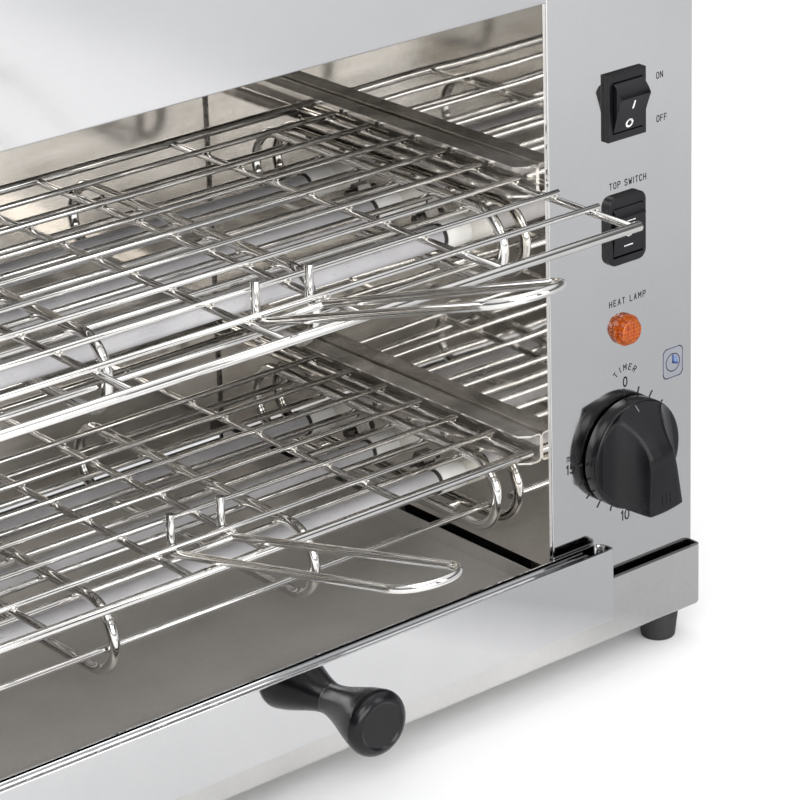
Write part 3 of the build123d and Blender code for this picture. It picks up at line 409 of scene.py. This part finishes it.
GLYPH = {
    "A": (4, [[(0, 0), (2, 6), (4, 0)], [(0.75, 2), (3.25, 2)]]),
    "C": (4, [[(4, 4.8), (3.1, 6), (0.9, 6), (0, 4.9), (0, 1.1), (0.9, 0), (3.1, 0), (4, 1.2)]]),
    "E": (3.8, [[(3.8, 0), (0, 0), (0, 6), (3.8, 6)], [(0, 3.1), (3.2, 3.1)]]),
    "F": (3.8, [[(0, 0), (0, 6), (3.8, 6)], [(0, 3.1), (3.2, 3.1)]]),
    "H": (4, [[(0, 0), (0, 6)], [(4, 0), (4, 6)], [(0, 3), (4, 3)]]),
    "I": (0.6, [[(0.3, 0), (0.3, 6)]]),
    "L": (3.6, [[(0, 6), (0, 0), (3.6, 0)]]),
    "M": (4.4, [[(0, 0), (0, 6), (2.2, 2.4), (4.4, 6), (4.4, 0)]]),
    "N": (4, [[(0, 0), (0, 6), (4, 0), (4, 6)]]),
    "O": (4, [[(1, 0), (3, 0), (4, 1.2), (4, 4.8), (3, 6), (1, 6), (0, 4.8), (0, 1.2), (1, 0)]]),
    "P": (4, [[(0, 0), (0, 6), (3, 6), (4, 5.1), (4, 3.8), (3, 2.9), (0, 2.9)]]),
    "R": (4, [[(0, 0), (0, 6), (3, 6), (4, 5.1), (4, 3.8), (3, 2.9), (0, 2.9)], [(2.2, 2.9), (4, 0)]]),
    "S": (4, [[(4, 5), (3.1, 6), (0.9, 6), (0, 5.1), (0, 4), (0.8, 3.3), (3.2, 2.7), (4, 2), (4, 0.9), (3.1, 0), (0.9, 0), (0, 1)]]),
    "T": (4, [[(0, 6), (4, 6)], [(2, 6), (2, 0)]]),
    "W": (4.8, [[(0, 6), (1.2, 0), (2.4, 4.2), (3.6, 0), (4.8, 6)]]),
    "0": (3.4, [[(1, 0), (2.4, 0), (3.4, 1.4), (3.4, 4.6), (2.4, 6), (1, 6), (0, 4.6), (0, 1.4), (1, 0)]]),
    "1": (2.0, [[(0.3, 4.8), (1.5, 6), (1.5, 0)]]),
    "5": (3.6, [[(3.5, 6), (0.5, 6), (0.2, 3.4), (1, 3.9), (2.7, 3.9), (3.6, 2.9), (3.6, 1.1), (2.7, 0), (0.9, 0), (0, 0.9)]]),
    "m": (4, [[(0, 0), (0, 4)], [(0, 3.2), (0.8, 4), (1.5, 4), (2, 3.3), (2, 0)], [(2, 3.3), (2.8, 4), (3.5, 4), (4, 3.3), (4, 0)]]),
    "i": (0.6, [[(0.3, 0), (0.3, 4)], [(0.3, 5.3), (0.3, 5.6)]]),
    "n": (3, [[(0, 0), (0, 4)], [(0, 3), (1, 4), (2.2, 4), (3, 3.2), (3, 0)]]),
    " ": (2.2, []),
}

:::

AIM —
Nothing should be left out: repeat all of the data exactly.

CORRECT ANSWER —
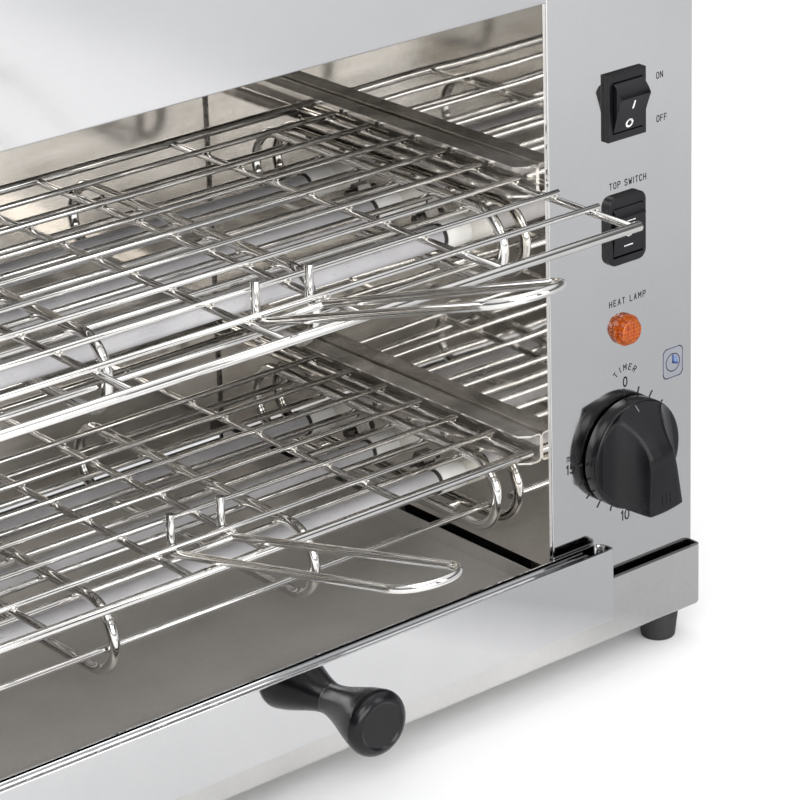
Write part 3 of the build123d and Blender code for this picture. It picks up at line 409 of scene.py. This part finishes it.
GLYPH = {
    "A": (4, [[(0, 0), (2, 6), (4, 0)], [(0.75, 2), (3.25, 2)]]),
    "C": (4, [[(4, 4.8), (3.1, 6), (0.9, 6), (0, 4.9), (0, 1.1), (0.9, 0), (3.1, 0), (4, 1.2)]]),
    "E": (3.8, [[(3.8, 0), (0, 0), (0, 6), (3.8, 6)], [(0, 3.1), (3.2, 3.1)]]),
    "F": (3.8, [[(0, 0), (0, 6), (3.8, 6)], [(0, 3.1), (3.2, 3.1)]]),
    "H": (4, [[(0, 0), (0, 6)], [(4, 0), (4, 6)], [(0, 3), (4, 3)]]),
    "I": (0.6, [[(0.3, 0), (0.3, 6)]]),
    "L": (3.6, [[(0, 6), (0, 0), (3.6, 0)]]),
    "M": (4.4, [[(0, 0), (0, 6), (2.2, 2.4), (4.4, 6), (4.4, 0)]]),
    "N": (4, [[(0, 0), (0, 6), (4, 0), (4, 6)]]),
    "O": (4, [[(1, 0), (3, 0), (4, 1.2), (4, 4.8), (3, 6), (1, 6), (0, 4.8), (0, 1.2), (1, 0)]]),
    "P": (4, [[(0, 0), (0, 6), (3, 6), (4, 5.1), (4, 3.8), (3, 2.9), (0, 2.9)]]),
    "R": (4, [[(0, 0), (0, 6), (3, 6), (4, 5.1), (4, 3.8), (3, 2.9), (0, 2.9)], [(2.2, 2.9), (4, 0)]]),
    "S": (4, [[(4, 5), (3.1, 6), (0.9, 6), (0, 5.1), (0, 4), (0.8, 3.3), (3.2, 2.7), (4, 2), (4, 0.9), (3.1, 0), (0.9, 0), (0, 1)]]),
    "T": (4, [[(0, 6), (4, 6)], [(2, 6), (2, 0)]]),
    "W": (4.8, [[(0, 6), (1.2, 0), (2.4, 4.2), (3.6, 0), (4.8, 6)]]),
    "0": (3.4, [[(1, 0), (2.4, 0), (3.4, 1.4), (3.4, 4.6), (2.4, 6), (1, 6), (0, 4.6), (0, 1.4), (1, 0)]]),
    "1": (2.0, [[(0.3, 4.8), (1.5, 6), (1.5, 0)]]),
    "5": (3.6, [[(3.5, 6), (0.5, 6), (0.2, 3.4), (1, 3.9), (2.7, 3.9), (3.6, 2.9), (3.6, 1.1), (2.7, 0), (0.9, 0), (0, 0.9)]]),
    "m": (4, [[(0, 0), (0, 4)], [(0, 3.2), (0.8, 4), (1.5, 4), (2, 3.3), (2, 0)], [(2, 3.3), (2.8, 4), (3.5, 4), (4, 3.3), (4, 0)]]),
    "i": (0.6, [[(0.3, 0), (0.3, 4)], [(0.3, 5.3), (0.3, 5.6)]]),
    "n": (3, [[(0, 0), (0, 4)], [(0, 3), (1, 4), (2.2, 4), (3, 3.2), (3, 0)]]),
    " ": (2.2, []),
}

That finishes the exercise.